I miss being on my diet.


Did you see that? Did you see the title of my post? I am astounded by what I just wrote. The truth is that I really DO miss my diet!

With Easter and birthday foods coming and going and staying up until 2:30 last night to finish up the taxes, I have not done my diet for five days. I am ready to jump back into it.

I've risen to the challenge of cooking three meals a day. I've enjoyed trying "vintage" menus. I've also appreciated that each meal is planned to be balanced and low calorie. That means I don't have to do any figuring.
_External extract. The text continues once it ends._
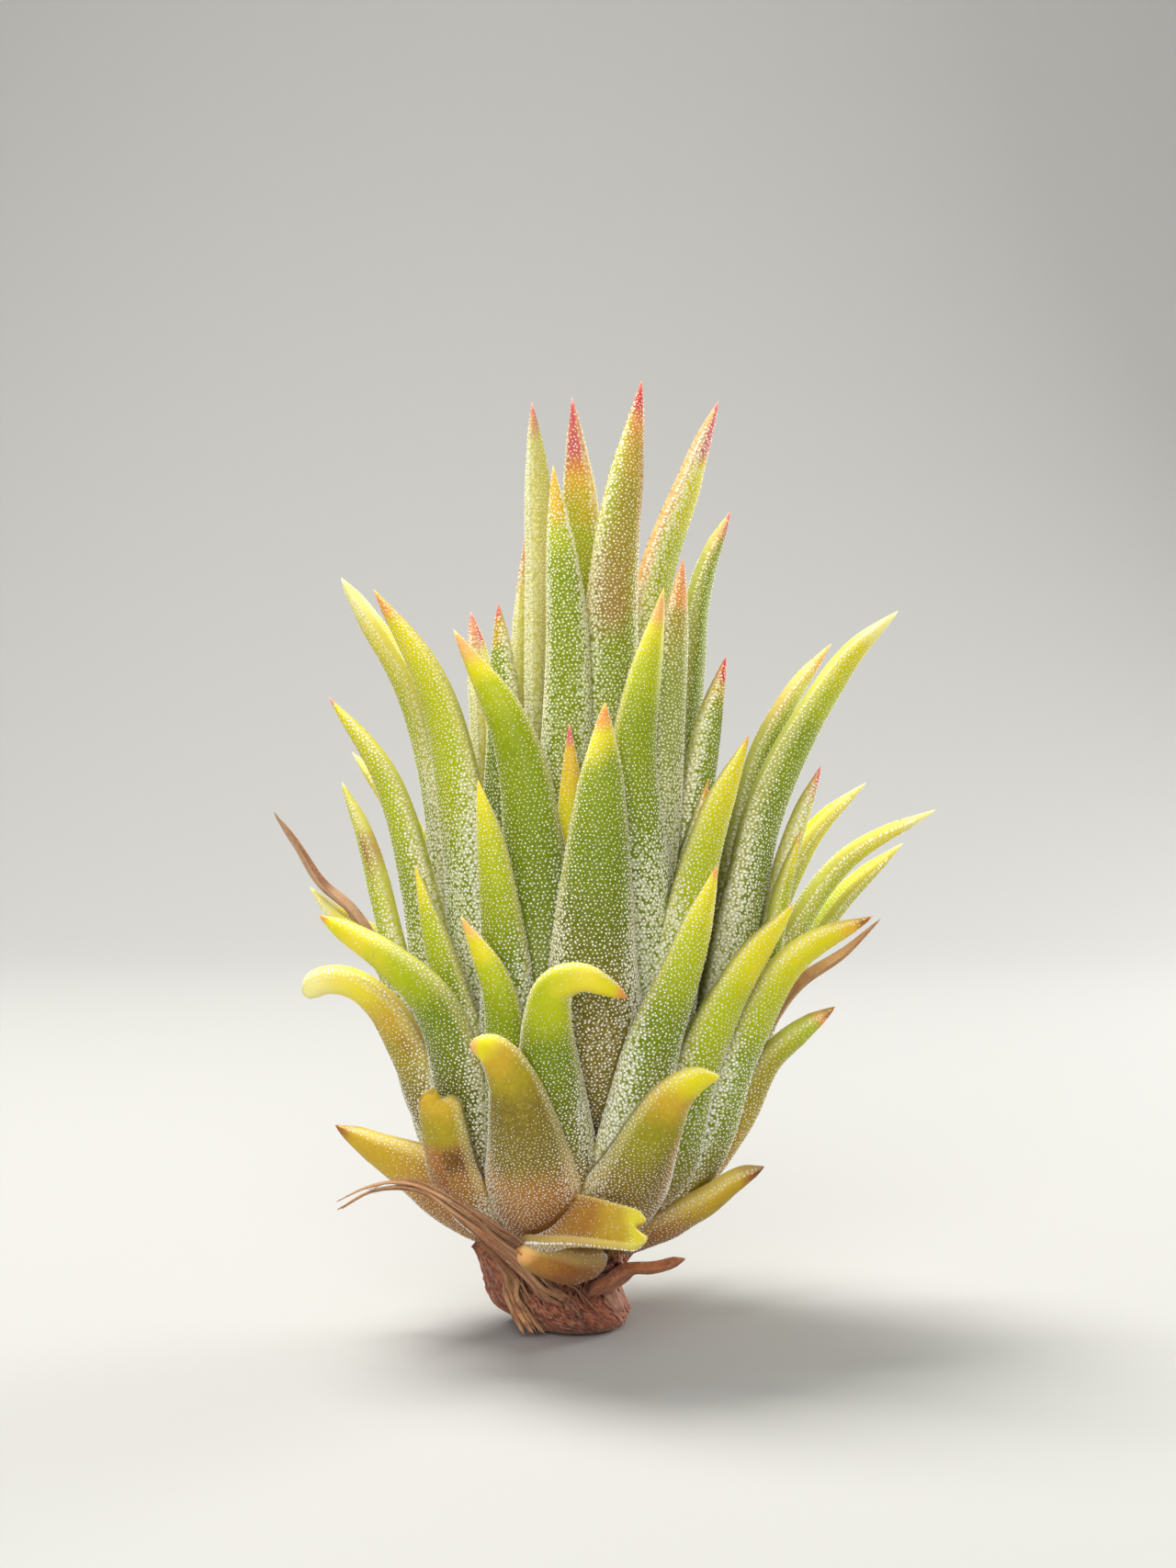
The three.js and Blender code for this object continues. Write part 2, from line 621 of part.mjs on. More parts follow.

I also love that there is dessert practically every night.

I realized something. I never "make" dessert. I "buy" dessert. I buy ice cream, cookies, candy, chocolate, etc. It is usually eaten in the evening in front of the TV before bed. Now we've had it at the table following our meal. It's treated as a special thing. My time and effort is involved and it has more meaning, if you will, than just ripping open the bag of Keeblers.

This week is the "Gourmet" menus. I've missed out on Monday and Tuesday, though, so I'm going to jump in on Wednesday.

After I finish this week I'm planning on doing a fourth week in which I pick and choose the 7 menus I liked the best. I'll see what I do after that.

This is from the introduction to the "Gourmet" section. I have to agree:


"When slimming meals are delicious there is no temptation to fall off the diet. These gourmet meals, cooked according to calorie-counted recipes, make eating for weight control a positive pleasure."